The northern Vietnamese province of Hoa Binh has become the first out of 23 localities affected by African swine fever (ASF) to announce the end of the epidemic, the country’s agriculture ministry said on Tuesday.
A locality is declared to be free of an epidemic if no new cases are recorded within a 30-day period, and Hoa Binh has met this requirement, Deputy Minister of Agriculture and Rural Development Phung Duc Tien said at a conference held in the province to officially mark the important milestone.
This positive progress is the result of prompt measures taken by the central government, prime minister, agriculture ministry, and relevant agencies, the deputy minister stressed.

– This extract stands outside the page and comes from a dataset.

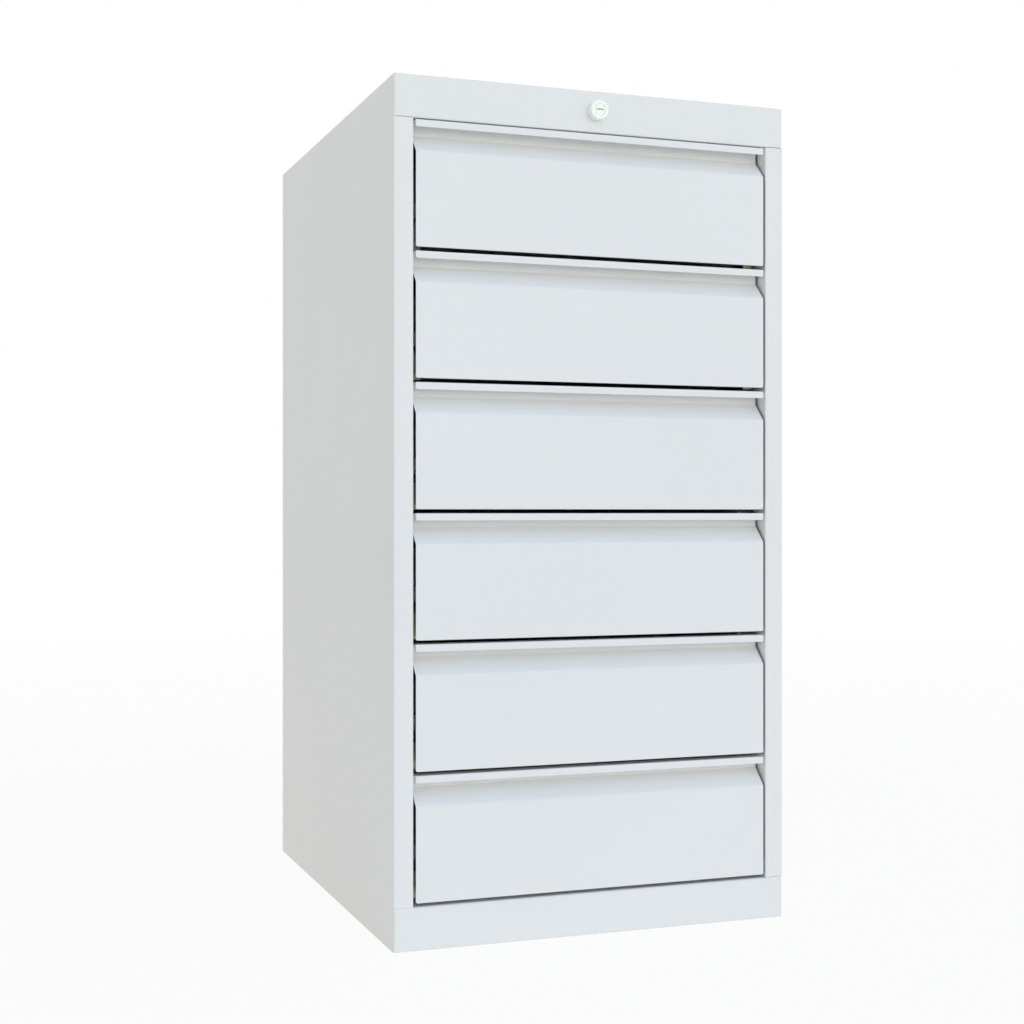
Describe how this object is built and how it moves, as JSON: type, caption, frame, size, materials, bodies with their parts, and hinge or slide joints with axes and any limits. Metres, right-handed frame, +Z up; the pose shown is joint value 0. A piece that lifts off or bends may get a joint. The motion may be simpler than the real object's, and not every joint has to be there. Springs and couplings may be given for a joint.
{
  "type": "metal drawer cabinet",
  "caption": "Free-standing sheet-steel drawer cabinet with inset drawers on full-extension ball slides, folded finger-grip fronts and a central cam lock in the upper band.",
  "frame": {"origin": "on the floor, at the centre of the footprint of the overall box, lock head included; the front plane is at Y = -0.2955", "axes": "+Z up, the drawers open towards -Y, +X to the right seen from the front"},
  "size_m": [0.499, 0.615, 1],
  "materials": {
    "case_paint": "light grey powder coat, satin",
    "front_paint": "light grey powder coat, satin",
    "inside_paint": "light grey powder coat, satin",
    "yellow_zinc": "yellow passivated zinc",
    "bright_zinc": "bright zinc",
    "nickel": "bright nickel plate",
    "brass": "bare, stamped",
    "rubber": "matt",
    "dark_plastic": "moulded, matt"
  },
  "bodies": {
    "cabinet": {"side_panel_left": "case_paint", "side_panel_right": "case_paint", "back_panel": "case_paint", "top_panel": "case_paint", "base_panel": "case_paint", "front_post_left": "inside_paint", "front_post_right": "inside_paint", "rear_post_left": "inside_paint", "rear_post_right": "inside_paint", "slide_outer_left": "yellow_zinc", "slide_outer_right": "yellow_zinc", "slide_rivets": "bright_zinc", "slide_buffers": "rubber", "lock_barrel": "nickel", "lock_nut": "bright_zinc", "bar_guides": "dark_plastic"},
    "lock_plug": {"lock_plug": "nickel", "lock_wafers": "brass", "lock_cam": "bright_zinc", "cam_screw": "bright_zinc"},
    "transfer_bar": {"transfer_bar": "bright_zinc"},
    "locking_bar": {"locking_bar": "bright_zinc", "locking_fingers": "bright_zinc"},
    "drawer_1": {"drawer_front_1": "front_paint", "drawer_tray_1": "inside_paint", "slide_inner_1": "yellow_zinc"},
    "slide_middle_1": {"slide_middle_1": "yellow_zinc"},
    "outer_ball_cage_1": {"outer_ball_cage_1": "bright_zinc"},
    "inner_ball_cage_1": {"inner_ball_cage_1": "bright_zinc"},
    "drawer_2": {"drawer_front_2": "front_paint", "drawer_tray_2": "inside_paint", "slide_inner_2": "yellow_zinc"},
    "slide_middle_2": {"slide_middle_2": "yellow_zinc"},
    "outer_ball_cage_2": {"outer_ball_cage_2": "bright_zinc"},
    "inner_ball_cage_2": {"inner_ball_cage_2": "bright_zinc"},
    "drawer_3": {"drawer_front_3": "front_paint", "drawer_tray_3": "inside_paint", "slide_inner_3": "yellow_zinc"},
    "slide_middle_3": {"slide_middle_3": "yellow_zinc"},
    "outer_ball_cage_3": {"outer_ball_cage_3": "bright_zinc"},
    "inner_ball_cage_3": {"inner_ball_cage_3": "bright_zinc"},
    "drawer_4": {"drawer_front_4": "front_paint", "drawer_tray_4": "inside_paint", "slide_inner_4": "yellow_zinc"},
    "slide_middle_4": {"slide_middle_4": "yellow_zinc"},
    "outer_ball_cage_4": {"outer_ball_cage_4": "bright_zinc"},
    "inner_ball_cage_4": {"inner_ball_cage_4": "bright_zinc"},
    "drawer_5": {"drawer_front_5": "front_paint", "drawer_tray_5": "inside_paint", "slide_inner_5": "yellow_zinc"},
    "slide_middle_5": {"slide_middle_5": "yellow_zinc"},
    "outer_ball_cage_5": {"outer_ball_cage_5": "bright_zinc"},
    "inner_ball_cage_5": {"inner_ball_cage_5": "bright_zinc"},
    "drawer_6": {"drawer_front_6": "front_paint", "drawer_tray_6": "inside_paint", "slide_inner_6": "yellow_zinc"},
    "slide_middle_6": {"slide_middle_6": "yellow_zinc"},
    "outer_ball_cage_6": {"outer_ball_cage_6": "bright_zinc"},
    "inner_ball_cage_6": {"inner_ball_cage_6": "bright_zinc"}
  },
  "joints": [
    {"name": "lock_turn", "type": "hinge", "parent": "cabinet", "child": "lock_plug", "pos_m": [0, -0.2955, 0.976], "axis": [0, -1, 0], "range_deg": [0, 90]},
    {"name": "transfer_bar_slide", "type": "slide", "parent": "cabinet", "child": "transfer_bar", "axis": [1, 0, 0], "range_m": [0, 0.02263]},
    {"name": "locking_bar_slide", "type": "slide", "parent": "cabinet", "child": "locking_bar", "axis": [0, 0, -1], "range_m": [0, 0.01]},
    {"name": "drawer_1_slide", "type": "slide", "parent": "cabinet", "child": "drawer_1", "axis": [0, -1, 0], "range_m": [0, 0.535]},
    {"name": "slide_middle_1_slide", "type": "slide", "parent": "cabinet", "child": "slide_middle_1", "axis": [0, -1, 0], "range_m": [0, 0.2675]},
    {"name": "outer_ball_cage_1_slide", "type": "slide", "parent": "cabinet", "child": "outer_ball_cage_1", "axis": [0, -1, 0], "range_m": [0, 0.13375]},
    {"name": "inner_ball_cage_1_slide", "type": "slide", "parent": "cabinet", "child": "inner_ball_cage_1", "axis": [0, -1, 0], "range_m": [0, 0.40125]},
    {"name": "drawer_2_slide", "type": "slide", "parent": "cabinet", "child": "drawer_2", "axis": [0, -1, 0], "range_m": [0, 0.535]},
    {"name": "slide_middle_2_slide", "type": "slide", "parent": "cabinet", "child": "slide_middle_2", "axis": [0, -1, 0], "range_m": [0, 0.2675]},
    {"name": "outer_ball_cage_2_slide", "type": "slide", "parent": "cabinet", "child": "outer_ball_cage_2", "axis": [0, -1, 0], "range_m": [0, 0.13375]},
    {"name": "inner_ball_cage_2_slide", "type": "slide", "parent": "cabinet", "child": "inner_ball_cage_2", "axis": [0, -1, 0], "range_m": [0, 0.40125]},
    {"name": "drawer_3_slide", "type": "slide", "parent": "cabinet", "child": "drawer_3", "axis": [0, -1, 0], "range_m": [0, 0.535]},
    {"name": "slide_middle_3_slide", "type": "slide", "parent": "cabinet", "child": "slide_middle_3", "axis": [0, -1, 0], "range_m": [0, 0.2675]},
    {"name": "outer_ball_cage_3_slide", "type": "slide", "parent": "cabinet", "child": "outer_ball_cage_3", "axis": [0, -1, 0], "range_m": [0, 0.13375]},
    {"name": "inner_ball_cage_3_slide", "type": "slide", "parent": "cabinet", "child": "inner_ball_cage_3", "axis": [0, -1, 0], "range_m": [0, 0.40125]},
    {"name": "drawer_4_slide", "type": "slide", "parent": "cabinet", "child": "drawer_4", "axis": [0, -1, 0], "range_m": [0, 0.535]},
    {"name": "slide_middle_4_slide", "type": "slide", "parent": "cabinet", "child": "slide_middle_4", "axis": [0, -1, 0], "range_m": [0, 0.2675]},
    {"name": "outer_ball_cage_4_slide", "type": "slide", "parent": "cabinet", "child": "outer_ball_cage_4", "axis": [0, -1, 0], "range_m": [0, 0.13375]},
    {"name": "inner_ball_cage_4_slide", "type": "slide", "parent": "cabinet", "child": "inner_ball_cage_4", "axis": [0, -1, 0], "range_m": [0, 0.40125]},
    {"name": "drawer_5_slide", "type": "slide", "parent": "cabinet", "child": "drawer_5", "axis": [0, -1, 0], "range_m": [0, 0.535]},
    {"name": "slide_middle_5_slide", "type": "slide", "parent": "cabinet", "child": "slide_middle_5", "axis": [0, -1, 0], "range_m": [0, 0.2675]},
    {"name": "outer_ball_cage_5_slide", "type": "slide", "parent": "cabinet", "child": "outer_ball_cage_5", "axis": [0, -1, 0], "range_m": [0, 0.13375]},
    {"name": "inner_ball_cage_5_slide", "type": "slide", "parent": "cabinet", "child": "inner_ball_cage_5", "axis": [0, -1, 0], "range_m": [0, 0.40125]},
    {"name": "drawer_6_slide", "type": "slide", "parent": "cabinet", "child": "drawer_6", "axis": [0, -1, 0], "range_m": [0, 0.535]},
    {"name": "slide_middle_6_slide", "type": "slide", "parent": "cabinet", "child": "slide_middle_6", "axis": [0, -1, 0], "range_m": [0, 0.2675]},
    {"name": "outer_ball_cage_6_slide", "type": "slide", "parent": "cabinet", "child": "outer_ball_cage_6", "axis": [0, -1, 0], "range_m": [0, 0.13375]},
    {"name": "inner_ball_cage_6_slide", "type": "slide", "parent": "cabinet", "child": "inner_ball_cage_6", "axis": [0, -1, 0], "range_m": [0, 0.40125]}
  ],
  "couplings": [
    {"joint": "lock_turn", "follows": "locking_bar_slide", "rad_per_m": 157.08},
    {"joint": "transfer_bar_slide", "follows": "locking_bar_slide", "ratio": 2.263},
    {"joint": "slide_middle_1_slide", "follows": "drawer_1_slide", "ratio": 0.5},
    {"joint": "outer_ball_cage_1_slide", "follows": "drawer_1_slide", "ratio": 0.25},
    {"joint": "inner_ball_cage_1_slide", "follows": "drawer_1_slide", "ratio": 0.75},
    {"joint": "slide_middle_2_slide", "follows": "drawer_2_slide", "ratio": 0.5},
    {"joint": "outer_ball_cage_2_slide", "follows": "drawer_2_slide", "ratio": 0.25},
    {"joint": "inner_ball_cage_2_slide", "follows": "drawer_2_slide", "ratio": 0.75},
    {"joint": "slide_middle_3_slide", "follows": "drawer_3_slide", "ratio": 0.5},
    {"joint": "outer_ball_cage_3_slide", "follows": "drawer_3_slide", "ratio": 0.25},
    {"joint": "inner_ball_cage_3_slide", "follows": "drawer_3_slide", "ratio": 0.75},
    {"joint": "slide_middle_4_slide", "follows": "drawer_4_slide", "ratio": 0.5},
    {"joint": "outer_ball_cage_4_slide", "follows": "drawer_4_slide", "ratio": 0.25},
    {"joint": "inner_ball_cage_4_slide", "follows": "drawer_4_slide", "ratio": 0.75},
    {"joint": "slide_middle_5_slide", "follows": "drawer_5_slide", "ratio": 0.5},
    {"joint": "outer_ball_cage_5_slide", "follows": "drawer_5_slide", "ratio": 0.25},
    {"joint": "inner_ball_cage_5_slide", "follows": "drawer_5_slide", "ratio": 0.75},
    {"joint": "slide_middle_6_slide", "follows": "drawer_6_slide", "ratio": 0.5},
    {"joint": "outer_ball_cage_6_slide", "follows": "drawer_6_slide", "ratio": 0.25},
    {"joint": "inner_ball_cage_6_slide", "follows": "drawer_6_slide", "ratio": 0.75}
  ]
}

“It is also a good lesson in dealing with the ASF epidemic, as well as other contagious diseases,” the official added.
According to Nguyen Van Tuan, head of the livestock division under the Hoa Binh Department of Animal Health, local authorities will continue their efforts to prevent the disease from recurring in the province.
The ASF epidemic was first recorded in Vietnam in mid-February and has spread to a total of 23 provinces and cities in the northern and north-central regions, whereas more than 73,000 infected pigs have since been destroyed.
Hoa Binh is located some 75km southwest of Hanoi. The capital city’s Ngoc Thuy Ward was also cleared of the disease on March 28.
As of Tuesday, a total of 11 communes and wards in eight provinces and cities were able to announce the eradication of the epidemic.
The northern province of Bac Kan is expected to be the second province to be cleared of the disease.
African swine fever is a severe viral disease which affects domestic and wild pigs.
It is incurable and the infected swine have a 100 percent fatality rate, thus ASF can result in serious production and economic losses.
The disease poses no risk to human health.